# [EXERCISE DESCRIPTION]
Quote all of the data below exactly, please.

┄┄┄┄┄┄┄┄┄┄

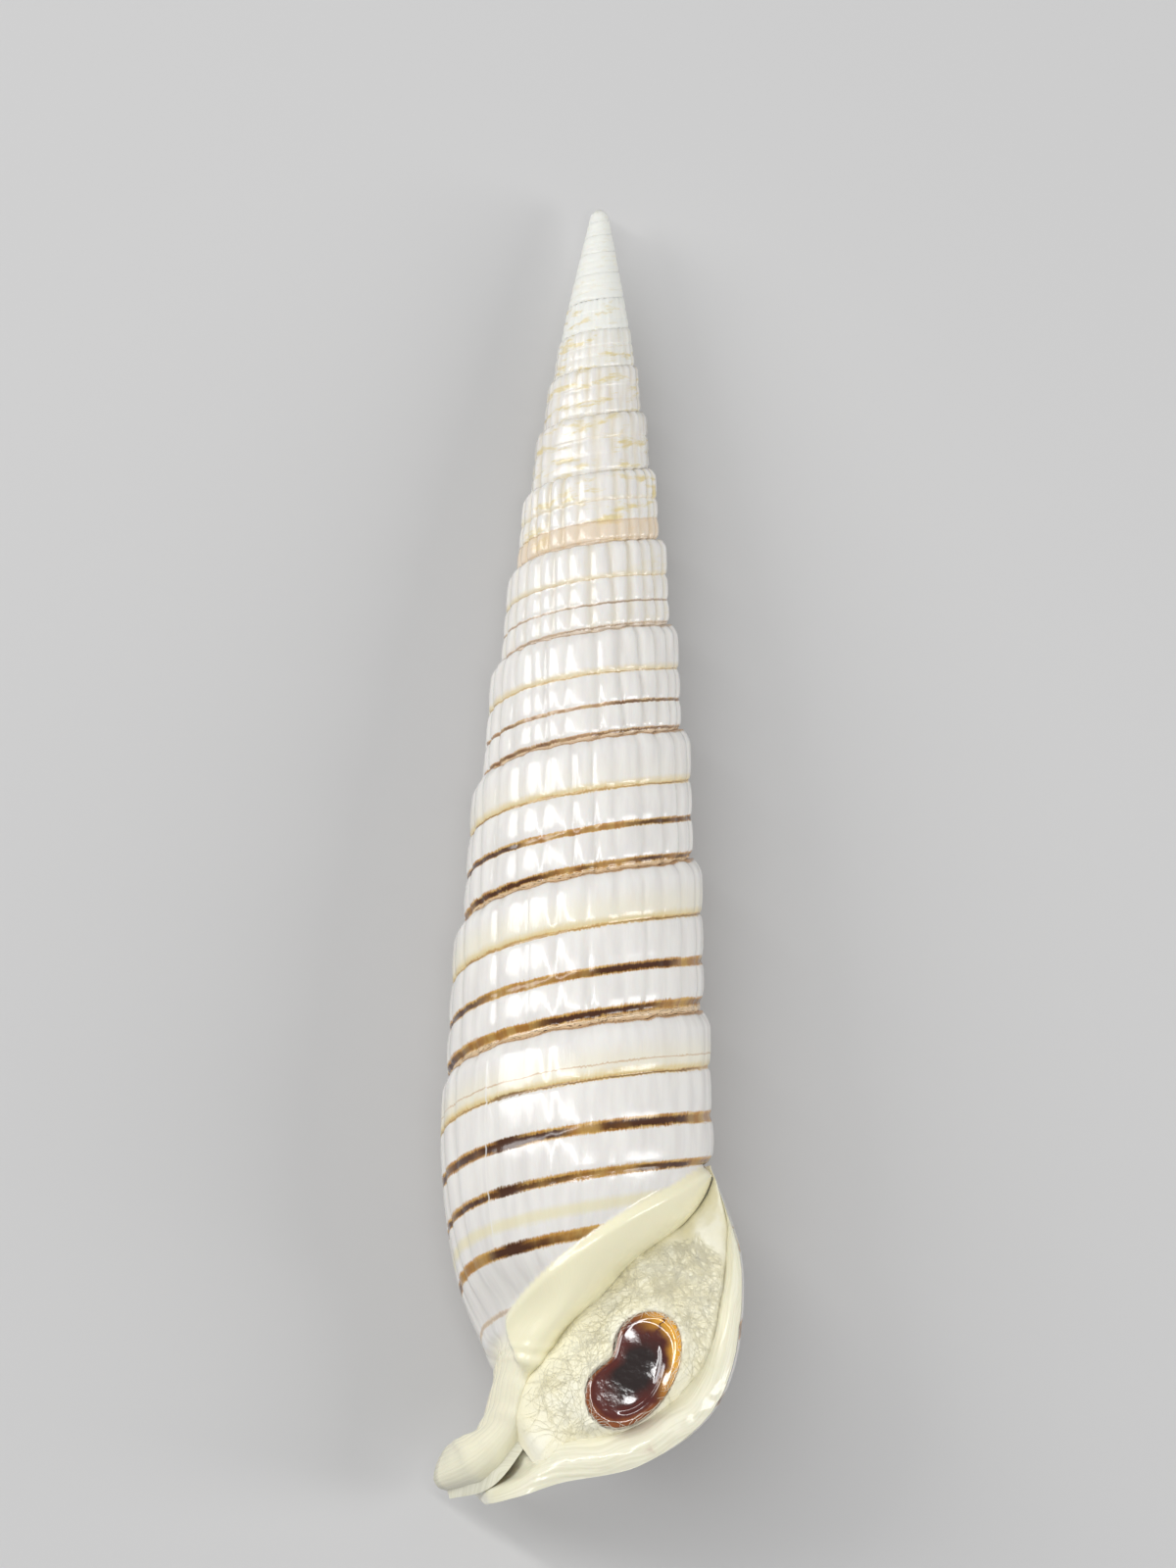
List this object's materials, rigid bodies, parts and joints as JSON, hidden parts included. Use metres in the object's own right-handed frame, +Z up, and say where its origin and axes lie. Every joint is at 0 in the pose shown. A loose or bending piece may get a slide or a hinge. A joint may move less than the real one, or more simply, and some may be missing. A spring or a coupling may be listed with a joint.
{
  "type": "creeper shell",
  "caption": "Tall narrow spiral seashell with a round mouth, packed with wadding and closed by its horny lid, lying on its back.",
  "frame": {"origin": "centre of the bounding box's bottom, on the surface the shell lies on", "axes": "+Y along the coiling axis toward the apex, +Z up with the mouth facing up, +X toward the outer lip"},
  "size_m": [0.0174, 0.0746, 0.0154],
  "materials": {
    "shell": "glossy porcelain white with thin amber-brown spiral lines",
    "cotton_wadding": "loose off-white cotton",
    "operculum": "glossy dark red-brown horn with an amber rim"
  },
  "bodies": {
    "root": {"shell": "shell", "cotton_wadding": "cotton_wadding", "operculum": "operculum"}
  },
  "joints": []
}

┄┄┄┄┄┄┄┄┄┄

# [COMPLETED TASK]
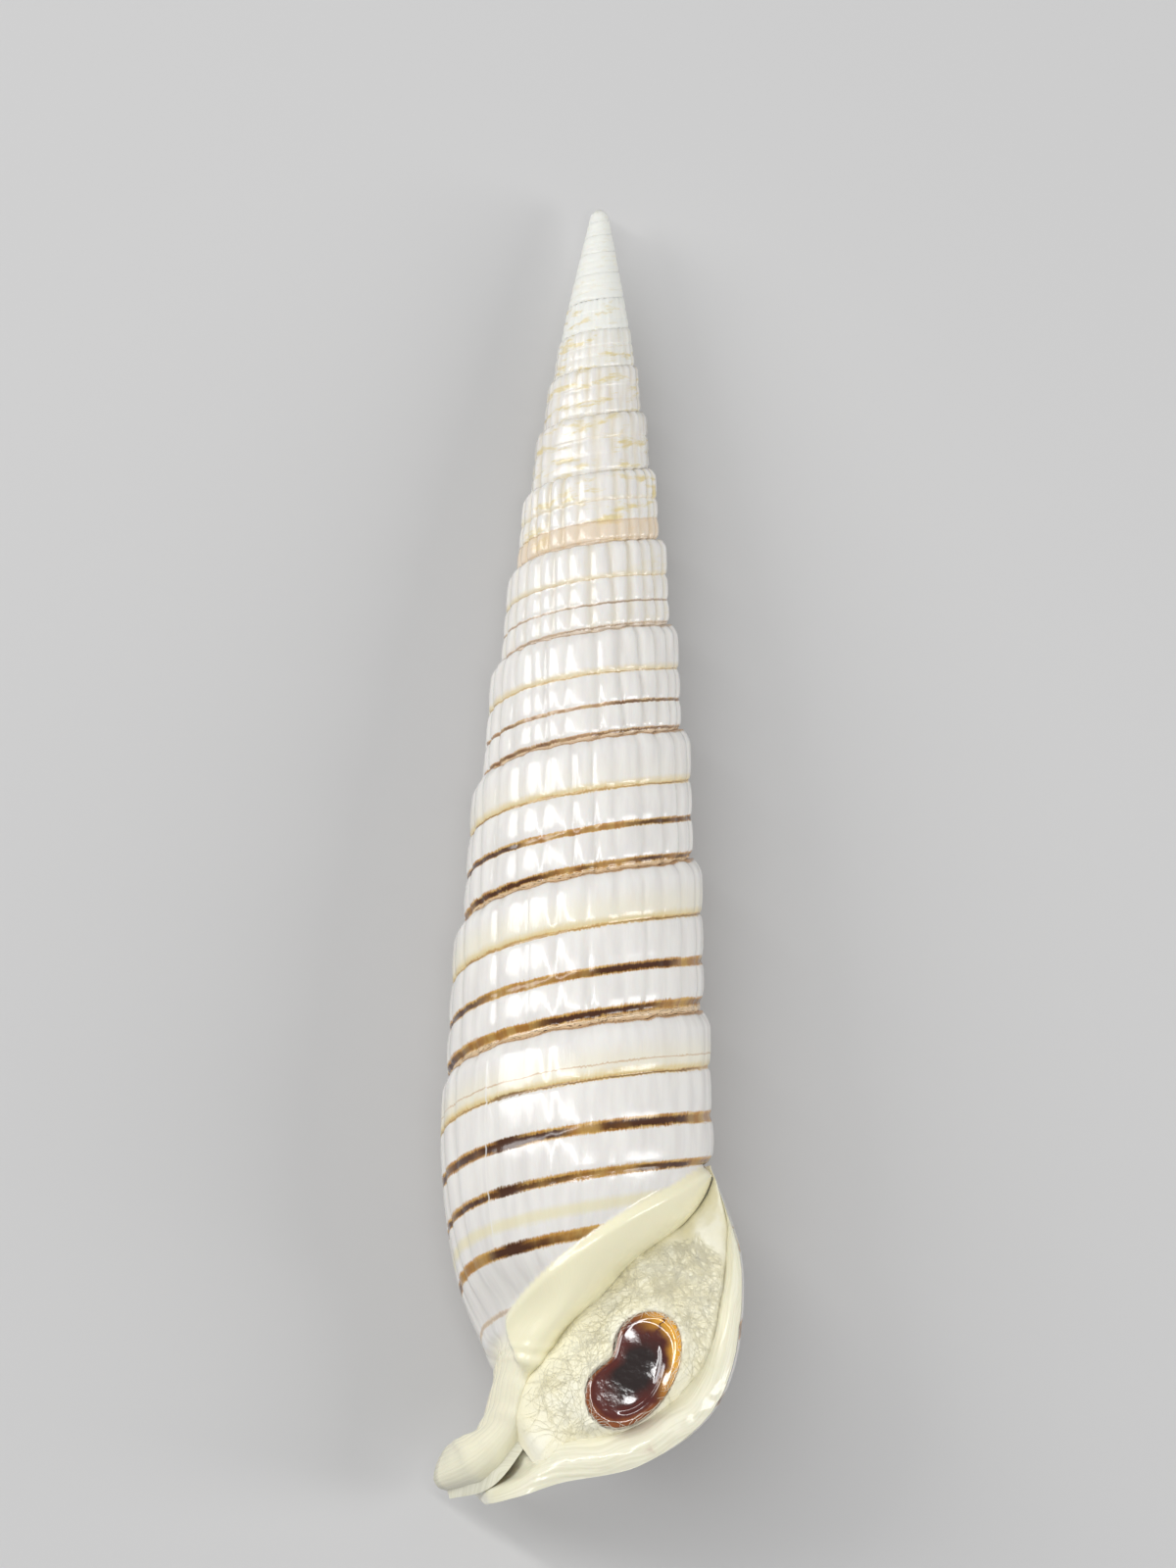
List this object's materials, rigid bodies, parts and joints as JSON, hidden parts included. Use metres in the object's own right-handed frame, +Z up, and say where its origin and axes lie. Every joint is at 0 in the pose shown. A loose or bending piece may get a slide or a hinge. A joint may move less than the real one, or more simply, and some may be missing. A spring or a coupling may be listed with a joint.
{
  "type": "creeper shell",
  "caption": "Tall narrow spiral seashell with a round mouth, packed with wadding and closed by its horny lid, lying on its back.",
  "frame": {"origin": "centre of the bounding box's bottom, on the surface the shell lies on", "axes": "+Y along the coiling axis toward the apex, +Z up with the mouth facing up, +X toward the outer lip"},
  "size_m": [0.0174, 0.0746, 0.0154],
  "materials": {
    "shell": "glossy porcelain white with thin amber-brown spiral lines",
    "cotton_wadding": "loose off-white cotton",
    "operculum": "glossy dark red-brown horn with an amber rim"
  },
  "bodies": {
    "root": {"shell": "shell", "cotton_wadding": "cotton_wadding", "operculum": "operculum"}
  },
  "joints": []
}